A fellow by the name of Glenn Curtiss improved the wing design by using ailerons that could be moved independently of the rudder by the pilot. Unlike the Wrights' design, the ailerons and the wing were not connected. This nontrivial difference notwithstanding, the Wrights successfully asserted their patent against Curtiss and others, despite many of the alternative aircraft having surpassed the technical achievement of the Wrights. Lemley observes that it was not until the government later strong-armed the Wrights into licensing their patents that airplane innovation really "took off."
So how do airplanes relate to the current software patent problem?
Well, first off, a little more history. The Supreme Court eventually responded to the widespread use of functional claiming and effectively took the practice off the table in Halliburton Oil Well Cementing Co. v. Walker 329 U.S. 1 (1946). The Patent Act of 1952 invited functional claims back to the table, albeit with the limitations defined by section 112(f), which limits the means for performing a specified function to the corresponding "structure, material, or acts described in the specification and equivalents thereof." In other words, if you use functional claim language, then that claim will be interpreted narrowly to cover only the specific examples (and its legal equivalents) for performing the function that you have described in your patent application.
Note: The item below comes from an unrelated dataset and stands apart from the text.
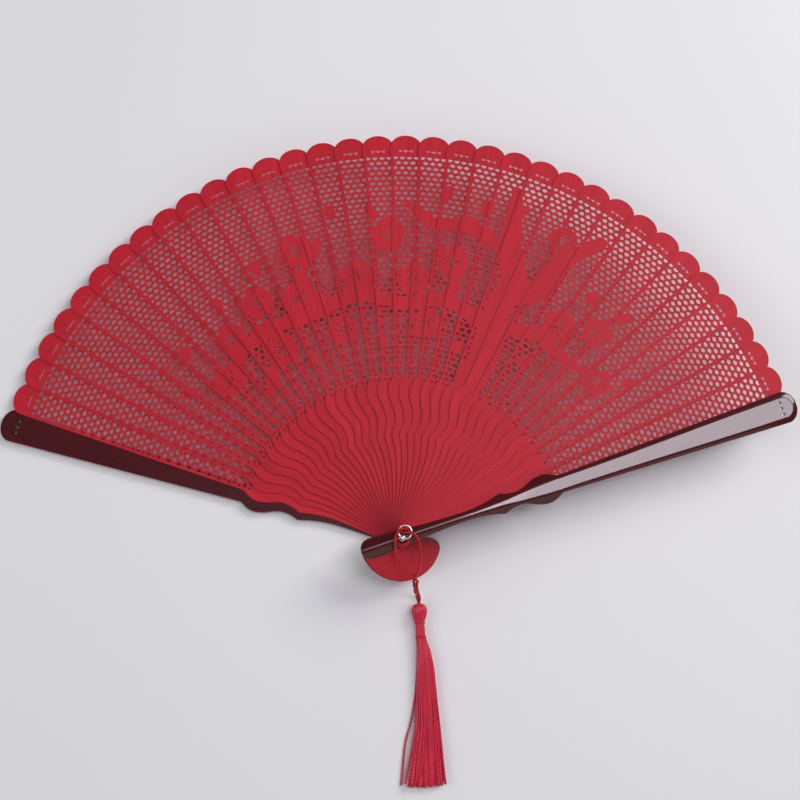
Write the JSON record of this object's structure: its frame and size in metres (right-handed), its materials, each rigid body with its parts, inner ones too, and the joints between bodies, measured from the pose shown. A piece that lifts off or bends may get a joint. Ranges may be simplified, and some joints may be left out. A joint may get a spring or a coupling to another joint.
{
  "type": "folding hand fan",
  "caption": "Hand fan of thin pierced wooden leaves between two lacquered guards that fold on one rivet, with a ring and a corded tassel.",
  "frame": {"origin": "on the rivet's axis, at the flat end of the rivet, flush with the ridge of the back guard that the fan lies on", "axes": "+Z along the rivet, up from the back guard to the front guard; +Y halves the open fan, from the rivet to the tips; +X towards the front guard's side"},
  "size_m": [0.366, 0.3026, 0.0317],
  "materials": {
    "dyed_wood": "thin sandalwood dyed red, satin, grain along the leaf",
    "lacquered_wood": "dark burgundy gloss lacquer outside, matt stain inside",
    "steel": "bright polished",
    "cord": "twisted red silk cord",
    "yarn": "loose crimson silk yarn with a soft sheen"
  },
  "bodies": {
    "back_guard": {"back_guard": "lacquered_wood"},
    "leaf_01": {"leaf_01": "dyed_wood"},
    "leaf_02": {"leaf_02": "dyed_wood"},
    "leaf_03": {"leaf_03": "dyed_wood"},
    "leaf_04": {"leaf_04": "dyed_wood"},
    "leaf_05": {"leaf_05": "dyed_wood"},
    "leaf_06": {"leaf_06": "dyed_wood"},
    "leaf_07": {"leaf_07": "dyed_wood"},
    "leaf_08": {"leaf_08": "dyed_wood"},
    "leaf_09": {"leaf_09": "dyed_wood"},
    "leaf_10": {"leaf_10": "dyed_wood"},
    "leaf_11": {"leaf_11": "dyed_wood"},
    "leaf_12": {"leaf_12": "dyed_wood"},
    "leaf_13": {"leaf_13": "dyed_wood"},
    "leaf_14": {"leaf_14": "dyed_wood"},
    "leaf_15": {"leaf_15": "dyed_wood"},
    "leaf_16": {"leaf_16": "dyed_wood"},
    "leaf_17": {"leaf_17": "dyed_wood"},
    "leaf_18": {"leaf_18": "dyed_wood"},
    "leaf_19": {"leaf_19": "dyed_wood"},
    "leaf_20": {"leaf_20": "dyed_wood"},
    "leaf_21": {"leaf_21": "dyed_wood"},
    "leaf_22": {"leaf_22": "dyed_wood"},
    "leaf_23": {"leaf_23": "dyed_wood"},
    "leaf_24": {"leaf_24": "dyed_wood"},
    "leaf_25": {"leaf_25": "dyed_wood"},
    "leaf_26": {"leaf_26": "dyed_wood"},
    "leaf_27": {"leaf_27": "dyed_wood"},
    "leaf_28": {"leaf_28": "dyed_wood"},
    "leaf_29": {"leaf_29": "dyed_wood"},
    "leaf_30": {"leaf_30": "dyed_wood"},
    "leaf_31": {"leaf_31": "dyed_wood"},
    "leaf_32": {"leaf_32": "dyed_wood"},
    "leaf_33": {"leaf_33": "dyed_wood"},
    "leaf_34": {"leaf_34": "dyed_wood"},
    "front_guard": {"front_guard": "lacquered_wood"},
    "rivet": {"rivet_pin": "steel", "rivet_eye": "steel", "ring": "steel", "tassel_cord": "cord", "cord_knot": "cord", "cord_stem": "cord", "tassel_head": "yarn", "tassel_band": "cord", "tassel_skirt": "yarn"}
  },
  "joints": [
    {"name": "fan_close", "type": "hinge", "parent": "back_guard", "child": "front_guard", "pos_m": [0, 0, 0], "axis": [0, 0, 1], "range_deg": [0, 145]},
    {"name": "leaf_01_turn", "type": "hinge", "parent": "back_guard", "child": "leaf_01", "pos_m": [0, 0, 0], "axis": [0, 0, 1], "range_deg": [0, 4.15]},
    {"name": "leaf_02_turn", "type": "hinge", "parent": "back_guard", "child": "leaf_02", "pos_m": [0, 0, 0], "axis": [0, 0, 1], "range_deg": [0, 8.3]},
    {"name": "leaf_03_turn", "type": "hinge", "parent": "back_guard", "child": "leaf_03", "pos_m": [0, 0, 0], "axis": [0, 0, 1], "range_deg": [0, 12.44]},
    {"name": "leaf_04_turn", "type": "hinge", "parent": "back_guard", "child": "leaf_04", "pos_m": [0, 0, 0], "axis": [0, 0, 1], "range_deg": [0, 16.58]},
    {"name": "leaf_05_turn", "type": "hinge", "parent": "back_guard", "child": "leaf_05", "pos_m": [0, 0, 0], "axis": [0, 0, 1], "range_deg": [0, 20.72]},
    {"name": "leaf_06_turn", "type": "hinge", "parent": "back_guard", "child": "leaf_06", "pos_m": [0, 0, 0], "axis": [0, 0, 1], "range_deg": [0, 24.87]},
    {"name": "leaf_07_turn", "type": "hinge", "parent": "back_guard", "child": "leaf_07", "pos_m": [0, 0, 0], "axis": [0, 0, 1], "range_deg": [0, 29.01]},
    {"name": "leaf_08_turn", "type": "hinge", "parent": "back_guard", "child": "leaf_08", "pos_m": [0, 0, 0], "axis": [0, 0, 1], "range_deg": [0, 33.15]},
    {"name": "leaf_09_turn", "type": "hinge", "parent": "back_guard", "child": "leaf_09", "pos_m": [0, 0, 0], "axis": [0, 0, 1], "range_deg": [0, 37.3]},
    {"name": "leaf_10_turn", "type": "hinge", "parent": "back_guard", "child": "leaf_10", "pos_m": [0, 0, 0], "axis": [0, 0, 1], "range_deg": [0, 41.44]},
    {"name": "leaf_11_turn", "type": "hinge", "parent": "back_guard", "child": "leaf_11", "pos_m": [0, 0, 0], "axis": [0, 0, 1], "range_deg": [0, 45.58]},
    {"name": "leaf_12_turn", "type": "hinge", "parent": "back_guard", "child": "leaf_12", "pos_m": [0, 0, 0], "axis": [0, 0, 1], "range_deg": [0, 49.72]},
    {"name": "leaf_13_turn", "type": "hinge", "parent": "back_guard", "child": "leaf_13", "pos_m": [0, 0, 0], "axis": [0, 0, 1], "range_deg": [0, 53.87]},
    {"name": "leaf_14_turn", "type": "hinge", "parent": "back_guard", "child": "leaf_14", "pos_m": [0, 0, 0], "axis": [0, 0, 1], "range_deg": [0, 58.01]},
    {"name": "leaf_15_turn", "type": "hinge", "parent": "back_guard", "child": "leaf_15", "pos_m": [0, 0, 0], "axis": [0, 0, 1], "range_deg": [0, 62.15]},
    {"name": "leaf_16_turn", "type": "hinge", "parent": "back_guard", "child": "leaf_16", "pos_m": [0, 0, 0], "axis": [0, 0, 1], "range_deg": [0, 66.3]},
    {"name": "leaf_17_turn", "type": "hinge", "parent": "back_guard", "child": "leaf_17", "pos_m": [0, 0, 0], "axis": [0, 0, 1], "range_deg": [0, 70.44]},
    {"name": "leaf_18_turn", "type": "hinge", "parent": "back_guard", "child": "leaf_18", "pos_m": [0, 0, 0], "axis": [0, 0, 1], "range_deg": [0, 74.58]},
    {"name": "leaf_19_turn", "type": "hinge", "parent": "back_guard", "child": "leaf_19", "pos_m": [0, 0, 0], "axis": [0, 0, 1], "range_deg": [0, 78.72]},
    {"name": "leaf_20_turn", "type": "hinge", "parent": "back_guard", "child": "leaf_20", "pos_m": [0, 0, 0], "axis": [0, 0, 1], "range_deg": [0, 82.87]},
    {"name": "leaf_21_turn", "type": "hinge", "parent": "back_guard", "child": "leaf_21", "pos_m": [0, 0, 0], "axis": [0, 0, 1], "range_deg": [0, 87.01]},
    {"name": "leaf_22_turn", "type": "hinge", "parent": "back_guard", "child": "leaf_22", "pos_m": [0, 0, 0], "axis": [0, 0, 1], "range_deg": [0, 91.15]},
    {"name": "leaf_23_turn", "type": "hinge", "parent": "back_guard", "child": "leaf_23", "pos_m": [0, 0, 0], "axis": [0, 0, 1], "range_deg": [0, 95.3]},
    {"name": "leaf_24_turn", "type": "hinge", "parent": "back_guard", "child": "leaf_24", "pos_m": [0, 0, 0], "axis": [0, 0, 1], "range_deg": [0, 99.44]},
    {"name": "leaf_25_turn", "type": "hinge", "parent": "back_guard", "child": "leaf_25", "pos_m": [0, 0, 0], "axis": [0, 0, 1], "range_deg": [0, 103.58]},
    {"name": "leaf_26_turn", "type": "hinge", "parent": "back_guard", "child": "leaf_26", "pos_m": [0, 0, 0], "axis": [0, 0, 1], "range_deg": [0, 107.72]},
    {"name": "leaf_27_turn", "type": "hinge", "parent": "back_guard", "child": "leaf_27", "pos_m": [0, 0, 0], "axis": [0, 0, 1], "range_deg": [0, 111.87]},
    {"name": "leaf_28_turn", "type": "hinge", "parent": "back_guard", "child": "leaf_28", "pos_m": [0, 0, 0], "axis": [0, 0, 1], "range_deg": [0, 116.01]},
    {"name": "leaf_29_turn", "type": "hinge", "parent": "back_guard", "child": "leaf_29", "pos_m": [0, 0, 0], "axis": [0, 0, 1], "range_deg": [0, 120.15]},
    {"name": "leaf_30_turn", "type": "hinge", "parent": "back_guard", "child": "leaf_30", "pos_m": [0, 0, 0], "axis": [0, 0, 1], "range_deg": [0, 124.3]},
    {"name": "leaf_31_turn", "type": "hinge", "parent": "back_guard", "child": "leaf_31", "pos_m": [0, 0, 0], "axis": [0, 0, 1], "range_deg": [0, 128.44]},
    {"name": "leaf_32_turn", "type": "hinge", "parent": "back_guard", "child": "leaf_32", "pos_m": [0, 0, 0], "axis": [0, 0, 1], "range_deg": [0, 132.58]},
    {"name": "leaf_33_turn", "type": "hinge", "parent": "back_guard", "child": "leaf_33", "pos_m": [0, 0, 0], "axis": [0, 0, 1], "range_deg": [0, 136.72]},
    {"name": "leaf_34_turn", "type": "hinge", "parent": "back_guard", "child": "leaf_34", "pos_m": [0, 0, 0], "axis": [0, 0, 1], "range_deg": [0, 140.87]},
    {"name": "tassel_swing", "type": "hinge", "parent": "back_guard", "child": "rivet", "pos_m": [0, 0, 0], "axis": [0, 0, 1], "range_deg": [-45, 45]}
  ],
  "couplings": [
    {"joint": "leaf_01_turn", "follows": "fan_close", "ratio": 0.028571},
    {"joint": "leaf_02_turn", "follows": "fan_close", "ratio": 0.057143},
    {"joint": "leaf_03_turn", "follows": "fan_close", "ratio": 0.085714},
    {"joint": "leaf_04_turn", "follows": "fan_close", "ratio": 0.11429},
    {"joint": "leaf_05_turn", "follows": "fan_close", "ratio": 0.14286},
    {"joint": "leaf_06_turn", "follows": "fan_close", "ratio": 0.17143},
    {"joint": "leaf_07_turn", "follows": "fan_close", "ratio": 0.2},
    {"joint": "leaf_08_turn", "follows": "fan_close", "ratio": 0.22857},
    {"joint": "leaf_09_turn", "follows": "fan_close", "ratio": 0.25714},
    {"joint": "leaf_10_turn", "follows": "fan_close", "ratio": 0.28571},
    {"joint": "leaf_11_turn", "follows": "fan_close", "ratio": 0.31429},
    {"joint": "leaf_12_turn", "follows": "fan_close", "ratio": 0.34286},
    {"joint": "leaf_13_turn", "follows": "fan_close", "ratio": 0.37143},
    {"joint": "leaf_14_turn", "follows": "fan_close", "ratio": 0.4},
    {"joint": "leaf_15_turn", "follows": "fan_close", "ratio": 0.42857},
    {"joint": "leaf_16_turn", "follows": "fan_close", "ratio": 0.45714},
    {"joint": "leaf_17_turn", "follows": "fan_close", "ratio": 0.48571},
    {"joint": "leaf_18_turn", "follows": "fan_close", "ratio": 0.51429},
    {"joint": "leaf_19_turn", "follows": "fan_close", "ratio": 0.54286},
    {"joint": "leaf_20_turn", "follows": "fan_close", "ratio": 0.57143},
    {"joint": "leaf_21_turn", "follows": "fan_close", "ratio": 0.6},
    {"joint": "leaf_22_turn", "follows": "fan_close", "ratio": 0.62857},
    {"joint": "leaf_23_turn", "follows": "fan_close", "ratio": 0.65714},
    {"joint": "leaf_24_turn", "follows": "fan_close", "ratio": 0.68571},
    {"joint": "leaf_25_turn", "follows": "fan_close", "ratio": 0.71429},
    {"joint": "leaf_26_turn", "follows": "fan_close", "ratio": 0.74286},
    {"joint": "leaf_27_turn", "follows": "fan_close", "ratio": 0.77143},
    {"joint": "leaf_28_turn", "follows": "fan_close", "ratio": 0.8},
    {"joint": "leaf_29_turn", "follows": "fan_close", "ratio": 0.82857},
    {"joint": "leaf_30_turn", "follows": "fan_close", "ratio": 0.85714},
    {"joint": "leaf_31_turn", "follows": "fan_close", "ratio": 0.88571},
    {"joint": "leaf_32_turn", "follows": "fan_close", "ratio": 0.91429},
    {"joint": "leaf_33_turn", "follows": "fan_close", "ratio": 0.94286},
    {"joint": "leaf_34_turn", "follows": "fan_close", "ratio": 0.97143}
  ]
}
Because structure and function can be almost completely separated in computers, software patentees can exploit section 112(f) to circumvent the normal constraints it imposes. Lemley explains this concept well:
"The hardware 'structure' of a computer software invention is…a computer. Generally speaking it doesn't much matter what type of computer a program runs on. That fact has given patentees an opening to write 'structural' claims in which the structure is not novel and does no work. A patentee who claims 'means for calculating an alarm limit' is invoking the limits of section 112(f), and the claims will accordingly be limited to the particular software algorithm or implementation the patentee described in the specification. But if the patentee claims 'a computer programmed to calculate an alarm limit,' courts today will read the term 'computer' as sufficient structure and will understand the claims to cover any computer that can calculate an alarm limit, however the calculation is programmed."
Lemley argues that a simple closing the section 112(f) loophole (via judicial interpretation) on software claims will solve most of the problem described above with software patents. His argument leans on a couple of key observations. First, statutes generally operate prospectively while new judicial interpretations of existing statutes are normally retroactive. Thus, a new interpretation of 112(f) would apply to the hundreds of thousands of existing software patents and not just future patents. Second, section 112(f) equivalents do not apply to later-developed structures, but only to equivalents known at the time the patent issued. Because software changes so quickly, observes Lemley, most litigated software patents today are asserted against technologies that did not exist at the time of patenting. He continues, "[t]his is especially true of troll patents, which tend to be asserted in the last few years of patent life. Once those patents are understood to invoke section 112(f), their literal scope will be limited to the technology the patentee actually designed and equivalents known at the time the patent issued."
So, in summary, Lemley anticipates the result of actualizing his proposal is meaningful change to the claim scope of nearly all software patents. Voila. Just like that.
The obvious advantage of Lemley's proposal is that it would likely be easier to accomplish and to apply in practice than many of the other frequently evangelized solutions, such as abolishing software patents by statute or weeding out bad patents by beefing up examination at the PTO. Another potential advantage, as discussed above, is the potential negative impact on patent trolls.
Lemley offers a prebuttal to the concern that treating software patents as means-plus-function claims will unfairly disadvantage patentees. In particular, the concern is that limiting software claims to one particular algorithm or implementation on one particular machine unfairly restricts patent scope, allowing other companies to implement an equivalent technology while avoiding infringement. His defense seems to hang on the ability to define "an appropriate level of abstraction" for the technology developed by the patentee.
To me, this response seems inadequate because software, unlike ailerons, pipe wrenches, or lawn mower blades, is itself an inherent abstraction. Put another way, one of the key drivers in a lot of software innovation is the desire to abstract a design, feature, or function for increased extensibility and/or manageability. So if the novel and non-obvious contribution made by a software developer is the abstraction itself (embodied in a computer), how does a patent examiner or a court determine the "appropriate level of abstraction?"
While I haven't had the time to consider the answer myself, I suspect the answer might add some complexity to Lemley's otherwise straightforward proposal. Maybe we can't change the weather, but the open source community can surely be part of the software patent solution.